● **Goal of the exercise**: Stop after the line containing "return tube(backrest_path(), BACKREST_D, BACKREST_D": print each line exactly from the first line of the listing up to that point.

● **Data segment**:
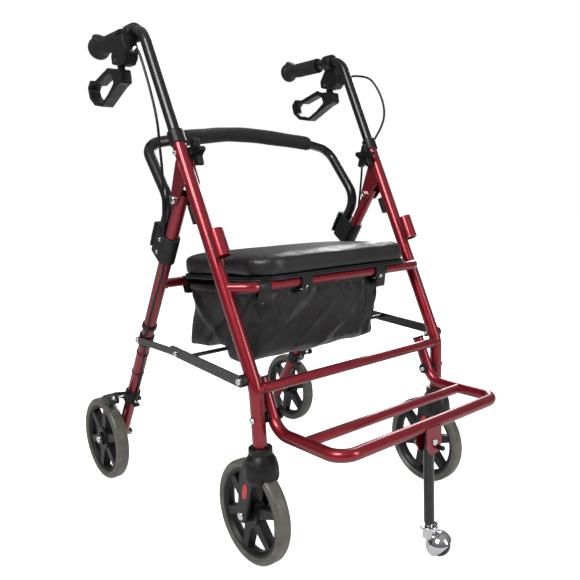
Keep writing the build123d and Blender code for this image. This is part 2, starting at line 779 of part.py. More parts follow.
# ---- backrest ----
def backrest_path():
    low = receiver_plane().from_local_coords(Vector(0, BACKREST_OFFSET, -10))
    start = low + REAR_DIR * (receiver_length() - 36)
    lower = start + REAR_DIR * ((640 - start.Z) / REAR_DIR.Z)
    corner = Vector(243, 58, 758)
    shoulder = Vector(168, 50, 771)
    middle = Vector(0, 94, 792)
    left_points = [start, lower, corner, shoulder]
    points = left_points + [middle] + [Vector(-p.X, p.Y, p.Z) for p in reversed(left_points)]
    return bent_path(points, [48, 34, 150, 260, 150, 34, 48])


def backrest_tube():
    return tube(backrest_path(), BACKREST_D, BACKREST_D - 2 * TUBE_WALL)


def backrest_pad():
    """Foam sleeve on the middle of the backrest tube."""
    path = backrest_path()
    sleeve = tube(path, 33) - tube(path, BACKREST_D + 0.1)
    keep = Pos(0, 60, 780) * Box(350, 200, 90)
    return sleeve & keep


# ---- footrest ----
def footrest_path():
    low = (FOOT_PIVOT[0] - (FOOT_PIVOT[1] - FOOT_Z) * (FOOT_TOP[0] - FOOT_PIVOT[0])
           / (FOOT_TOP[1] - FOOT_PIVOT[1]))
    left = [(FOOT_X, *FOOT_TOP), (FOOT_X, low, FOOT_Z), (FOOT_X, FOOT_FRONT_Y, FOOT_Z)]
    right = [(-x, y, z) for x, y, z in reversed(left)]
    return bent_path(left + right, [46, 32, 32, 46])


def support_bracket():
    """Two plates on the front bar that hold the support leg's pivot."""
    outline = polygon((-20, 244), (20, 244), (20, 212), (11, 195), (-11, 195), (-20, 212))
    outline = fillet(outline.vertices(), 3)
    inner = FOOTREST_D / 2 - 0.3
    sheet_t = 2.5
    front = Plane(origin=(0, FOOT_FRONT_Y - inner, 0), x_dir=(1, 0, 0), z_dir=(0, -1, 0))
    rear = Plane(origin=(0, FOOT_FRONT_Y + inner + sheet_t, 0), x_dir=(1, 0, 0), z_dir=(0, -1, 0))
    return extrude(front * outline, sheet_t) + extrude(rear * outline, sheet_t)


def footrest_frame():
    frame = tube(footrest_path(), FOOTREST_D)
    frame += rod_x((FOOT_BAR_Y, FOOT_Z), -FOOT_X, FOOT_X, 19)
    frame += support_bracket()
    hollow = tube(footrest_path(), FOOTREST_D - 2 * TUBE_WALL)
    pivot = rod_x(FOOT_PIVOT, 190, 230, 6 + 2 * RUN)
    frame -= hollow + pivot + mirrored(pivot)
    frame -= rod((0, -490, SUPPORT_PIVOT_Z), (0, -430, SUPPORT_PIVOT_Z), 6.02)
    return frame - rod((12.2, -490, 203), (12.2, -430, 203), 4 + 2 * RUN)


def end_cap():
    """Black plug on the footrest tube's upper end, which stops on the low bar."""
    axis = (Vector(0, *FOOT_TOP) - Vector(0, *FOOT_PIVOT)).normalized()
    top = Vector(FOOT_X, *FOOT_TOP)
    flange = rod(top + axis * 0.05, top + axis * 4, FOOTREST_D + 2)
    return flange + rod(top - axis * 14, top + axis * 1, FOOTREST_D - 2 * TUBE_WALL - 0.1)


# ---- support leg ----
def support_leg():
    y = FOOT_FRONT_Y
    leg = rod((0, y, SUPPORT_LOW_Z), (0, y, SUPPORT_PIVOT_Z + 10), SUPPORT_LEG_D)
    leg -= rod((0, y, SUPPORT_LOW_Z), (0, y, SUPPORT_PIVOT_Z + 10), SUPPORT_LEG_D - 3)
    return leg - rod((0, y - 15, SUPPORT_PIVOT_Z), (0, y + 15, SUPPORT_PIVOT_Z), 6 + 2 * RUN)


def support_bolt():
    y = FOOT_FRONT_Y
    z = SUPPORT_PIVOT_Z
    head = Plane(origin=(0, y - 13.4, z), z_dir=(0, -1, 0)) * Cylinder(
        6, 3.5, align=(Align.CENTER, Align.CENTER, Align.MIN))
    head = fillet(head.edges().sort_by(Axis.Y)[0], 2)
    nut = Plane(origin=(0, y + 13.4, z), z_dir=(0, 1, 0)) * extrude(RegularPolygon(5, 6), 5)
    return head + nut + rod((0, y - 14, z), (0, y + 14, z), 6)


def lock_pin():
    """Spring pin beside the leg with a pull knob at the front."""
    y = FOOT_FRONT_Y
    knob = rod((12.2, y - 25, 203), (12.2, y - 13.6, 203), 9)
    knob = fillet(knob.edges().sort_by(Axis.Y)[0], 2)
    return knob + rod((12.2, y - 15, 203), (12.2, y + 14, 203), 4)


def on_swivel(part):
    """Places a part built around the Z axis, with its trail towards -Y, on the turned swivel."""
    return Pos(0, FOOT_FRONT_Y, 0) * Rot(0, 0, BALL_TURN) * part


def ball_hood():
    """Half shell over the ball, cut open low down and on its trailing side."""
    outer = BALL_R + 5.0
    centre = Pos(0, -BALL_TRAIL, BALL_R)
    hood = centre * Sphere(outer) + rod((0, 0, 34), (0, 0, 53), 24)
    hood -= centre * Sphere(outer - 2.6)
    hood -= centre * Rot(-36.9, 0, 0) * Pos(0, 0, -44) * Box(80, 80, 80)
    return hood - Pos(0, -BALL_TRAIL, 0) * Box(90, 90, 14)


def caster_horn():
    """Chrome swivel plate and hood of the ball caster, with its stem and axle."""
    swivel_disc = rod((0, 0, 52), (0, 0, 57.4), 34)
    horn = fillet(swivel_disc.edges().sort_by(Axis.Z)[-1], 1.5)
    horn += rod((0, 0, 50), (0, 0, 60.6), 15)
    horn += rod((0, 0, 55), (0, 0, 92), SUPPORT_LEG_D - 3 - 2 * RUN)
    horn += ball_hood()
    return on_swivel(horn + rod_x((-BALL_TRAIL, BALL_R), -23.4, 23.4, 5))


def ball_wheel():
    """Ball-shaped wheel with flat sides on the hood's axle."""
    half = 17.0
    bore = 2.5 + RUN
    edge = sqrt(BALL_R ** 2 - half ** 2)
    profile = make_face([
        Polyline((half, edge), (half, bore), (-half, bore), (-half, edge)).wire(),
        ThreePointArc((-half, edge), (0, BALL_R), (half, edge)),
    ])
    ball = revolve(profile, Axis.X)
    return on_swivel(Pos(0, -BALL_TRAIL, BALL_R) * ball)


# ---- the walker ----
def paired(nodes, name, part):
    """One node for each side."""
    nodes[name + "_left"] = part
    nodes[name + "_right"] = mirrored(part)


def frame_nodes():
    return {
        "front_frame": front_frame(),
        "socket_collars": both(socket_collar()),
        "stop_bumpers": both(stop_bumper()),
        "frame_bolts": frame_bolts(),
        "footrest_spacers": both(footrest_spacer()),
        "caster_cups": both(caster_cup()),
        "caster_stems": both(caster_stem()),
        "caster_bearings": both(caster_bearings()),
        "bag": bag(),
    }


def handle_nodes():
    nodes = {}
    paired(nodes, "handle_tube", tube(handle_axis(), HANDLE_D, HANDLE_D - 2 * TUBE_WALL))
    paired(nodes, "grip", grip())
    paired(nodes, "brake_housing", brake_housing())
    paired(nodes, "brake_hardware", brake_hardware())
    paired(nodes, "brake_lever", brake_lever())
    paired(nodes, "height_knob", height_knob())
    return nodes


def rear_nodes():
    nodes = {
        "rear_frame": rear_frame(),
        "rear_axles": both(rear_axle()),
        "link_clamps": both(link_clamp()),
        "backrest_receivers": both(backrest_receiver()),
        "rear_screws": both(group(receiver_screws(), shoe_pin())),
        "release_levers": both(release_lever()),
        "brake_brackets": both(brake_bracket()),
        "brake_springs": both(brake_spring()),
        "backrest_tube": backrest_tube(),
        "backrest_pad": backrest_pad(),
    }
    paired(nodes, "brake_shoe", brake_shoe())
    return nodes


def wheel_nodes():
    nodes = {}
    front = front_wheel_centre()
    paired(nodes, "fork", fork())
    paired(nodes, "fork_axle", fork_axle())
    paired(nodes, "front_rim", wheel_rim(CASTER_X, front, 8))
    paired(nodes, "front_tyre", tyre(CASTER_X, front))
    paired(nodes, "rear_rim", wheel_rim(REAR_WHEEL_X, REAR_AXLE, 10))
    paired(nodes, "rear_tyre", tyre(REAR_WHEEL_X, REAR_AXLE))
    return nodes


def folding_nodes():
    return {
        "front_links": both(front_link()),
        "cross_rod": cross_rod(),
        "rear_links": both(rear_link()),
        "link_bolts": link_bolts(),
        "seat_board": seat_board(),
        "seat_cushion": seat_cushion(),
        "seat_clamps": both(seat_clamp()),
        "seat_screws": both(seat_screws()),
        "footrest_frame": footrest_frame(),
        "footrest_end_caps": both(end_cap()),
        "support_leg": support_leg(),
        "support_bolt": support_bolt(),
        "lock_pin": lock_pin(),
        "caster_horn": caster_horn(),
        "ball_wheel": ball_wheel(),
    }


os.makedirs("parts", exist_ok=True)
for make_nodes in (frame_nodes, handle_nodes, rear_nodes, wheel_nodes, folding_nodes):
    for name, part in make_nodes().items():
        export_step(Pos(0, ORIGIN_SHIFT, 0) * part, f"parts/{name}.step")
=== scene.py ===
import json
import math

import bmesh
import bpy
import numpy as np
from mathutils import Matrix, Vector

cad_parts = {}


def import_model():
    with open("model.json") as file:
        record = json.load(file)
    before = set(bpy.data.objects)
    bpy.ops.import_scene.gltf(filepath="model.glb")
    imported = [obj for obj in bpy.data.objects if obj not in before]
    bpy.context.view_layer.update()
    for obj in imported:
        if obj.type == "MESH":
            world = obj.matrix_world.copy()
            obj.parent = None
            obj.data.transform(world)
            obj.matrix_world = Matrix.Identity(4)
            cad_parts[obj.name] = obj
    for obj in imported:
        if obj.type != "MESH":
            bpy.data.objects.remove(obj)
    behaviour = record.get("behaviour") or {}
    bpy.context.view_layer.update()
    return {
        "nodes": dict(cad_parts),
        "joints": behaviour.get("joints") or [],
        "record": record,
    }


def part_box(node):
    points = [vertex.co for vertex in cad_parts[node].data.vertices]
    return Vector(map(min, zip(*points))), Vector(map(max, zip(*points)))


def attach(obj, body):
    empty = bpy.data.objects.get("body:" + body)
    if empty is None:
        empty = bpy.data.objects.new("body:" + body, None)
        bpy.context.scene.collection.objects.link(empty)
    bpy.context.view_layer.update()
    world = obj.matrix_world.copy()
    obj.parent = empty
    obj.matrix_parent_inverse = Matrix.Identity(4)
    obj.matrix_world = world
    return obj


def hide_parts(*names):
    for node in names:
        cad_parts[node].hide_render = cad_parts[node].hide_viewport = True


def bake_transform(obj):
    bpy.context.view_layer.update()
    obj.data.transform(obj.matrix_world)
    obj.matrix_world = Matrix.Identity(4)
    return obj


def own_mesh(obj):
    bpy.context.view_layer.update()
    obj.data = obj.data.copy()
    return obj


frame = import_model()

MM = 0.001
record = frame["record"]
joint = {j["name"]: j for j in frame["joints"]}
mount = {m["name"]: m for m in record["mounts"]}


# ---- materials ----
class Finish:
    """A procedural principled material in object space, built up from small layers."""

    def __init__(self, name, color, roughness, metallic=0.0, coat=0.0, coat_roughness=0.08, specular=0.5):
        self.material = bpy.data.materials.new(name)
        self.material.use_nodes = True
        self.tree = self.material.node_tree
        self.shader = self.tree.nodes["Principled BSDF"]
        self.shader.inputs["Base Color"].default_value = (*color, 1)
        self.shader.inputs["Roughness"].default_value = roughness
        self.shader.inputs["Metallic"].default_value = metallic
        self.shader.inputs["Specular IOR Level"].default_value = specular
        self.shader.inputs["Coat Weight"].default_value = coat
        self.shader.inputs["Coat Roughness"].default_value = coat_roughness
        self.coords = self.node("ShaderNodeTexCoord").outputs["Object"]
        self.normal = None

    def node(self, kind, **inputs):
        made = self.tree.nodes.new(kind)
        for key, value in inputs.items():
            made.inputs[key.replace("_", " ")].default_value = value
        return made

    def link(self, source, target):
        self.tree.links.new(source, target)

    def noise(self, scale, detail=3.0, stretch=(1, 1, 1)):
        mapping = self.node("ShaderNodeMapping")
        mapping.inputs["Scale"].default_value = stretch
        self.link(self.coords, mapping.inputs["Vector"])
        texture = self.node("ShaderNodeTexNoise", Scale=scale, Detail=detail)
        self.link(mapping.outputs["Vector"], texture.inputs["Vector"])
        return texture.outputs["Fac"]

    def cells(self, scale, feature="F1"):
        texture = self.node("ShaderNodeTexVoronoi", Scale=scale)
        texture.feature = feature
        self.link(self.coords, texture.inputs["Vector"])
        return texture.outputs["Distance"]

    def weave(self, scale, direction):
        texture = self.node("ShaderNodeTexWave", Scale=scale, Distortion=0.6, Detail=1.0)
        texture.bands_direction = direction
        self.link(self.coords, texture.inputs["Vector"])
        return texture.outputs["Fac"]

    def combine(self, operation, first, second):
        made = self.node("ShaderNodeMath")
        made.operation = operation
        for socket, value in zip(made.inputs, (first, second)):
            if isinstance(value, (int, float)):
                socket.default_value = value
            else:
                self.link(value, socket)
        return made.outputs[0]

    def ramp(self, factor, low, high):
        """Factor stretched to the range low..high."""
        made = self.node("ShaderNodeMapRange", From_Min=0.3, From_Max=0.7, To_Min=low, To_Max=high)
        self.link(factor, made.inputs["Value"])
        return made.outputs["Result"]

    def roughness(self, factor, low, high):
        self.link(self.ramp(factor, low, high), self.shader.inputs["Roughness"])

    def color(self, factor, dark, light):
        mix = self.node("ShaderNodeMix")
        mix.data_type = "RGBA"
        self.link(self.ramp(factor, 0.0, 1.0), mix.inputs[0])
        mix.inputs[6].default_value = (*dark, 1)
        mix.inputs[7].default_value = (*light, 1)
        self.link(mix.outputs[2], self.shader.inputs["Base Color"])
        return mix

    def painted_rim_shade(self, center, edge, blend=0.35):
        """Base colour that shifts from center to edge as the surface turns away, used as painted shade on the
        rims.
        """
        weight = self.node("ShaderNodeLayerWeight", Blend=blend)
        mix = self.node("ShaderNodeMix")
        mix.data_type = "RGBA"
        self.link(weight.outputs["Facing"], mix.inputs[0])
        mix.inputs[6].default_value = (*center, 1)
        mix.inputs[7].default_value = (*edge, 1)
        self.link(mix.outputs[2], self.shader.inputs["Base Color"])

    def round_edges(self, radius):
        made = self.node("ShaderNodeBevel", Radius=radius)
        made.samples = 4
        self.normal = made.outputs["Normal"]
        self.link(self.normal, self.shader.inputs["Normal"])

    def bump(self, height, distance, strength=1.0, coat=False):
        made = self.node("ShaderNodeBump", Distance=distance, Strength=strength)
        self.link(height, made.inputs["Height"])
        if self.normal is not None:
            self.link(self.normal, made.inputs["Normal"])
        self.normal = made.outputs["Normal"]
        self.link(self.normal, self.shader.inputs["Normal"])
        if coat:
            self.link(self.normal, self.shader.inputs["Coat Normal"])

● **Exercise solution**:
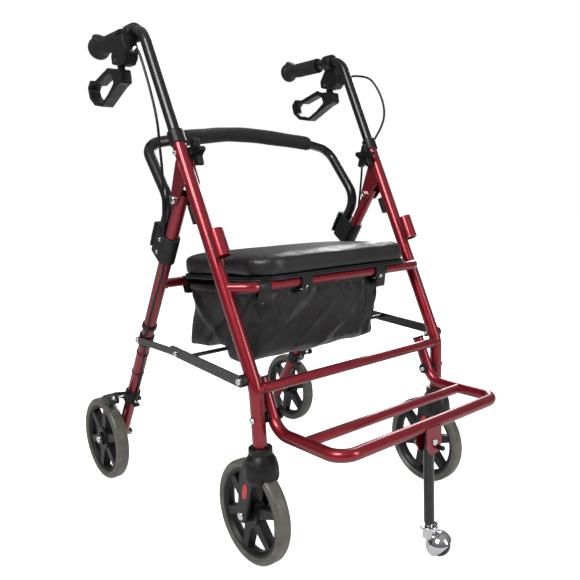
Keep writing the build123d and Blender code for this image. This is part 2, starting at line 779 of part.py. More parts follow.
# ---- backrest ----
def backrest_path():
    low = receiver_plane().from_local_coords(Vector(0, BACKREST_OFFSET, -10))
    start = low + REAR_DIR * (receiver_length() - 36)
    lower = start + REAR_DIR * ((640 - start.Z) / REAR_DIR.Z)
    corner = Vector(243, 58, 758)
    shoulder = Vector(168, 50, 771)
    middle = Vector(0, 94, 792)
    left_points = [start, lower, corner, shoulder]
    points = left_points + [middle] + [Vector(-p.X, p.Y, p.Z) for p in reversed(left_points)]
    return bent_path(points, [48, 34, 150, 260, 150, 34, 48])


def backrest_tube():
    return tube(backrest_path(), BACKREST_D, BACKREST_D - 2 * TUBE_WALL)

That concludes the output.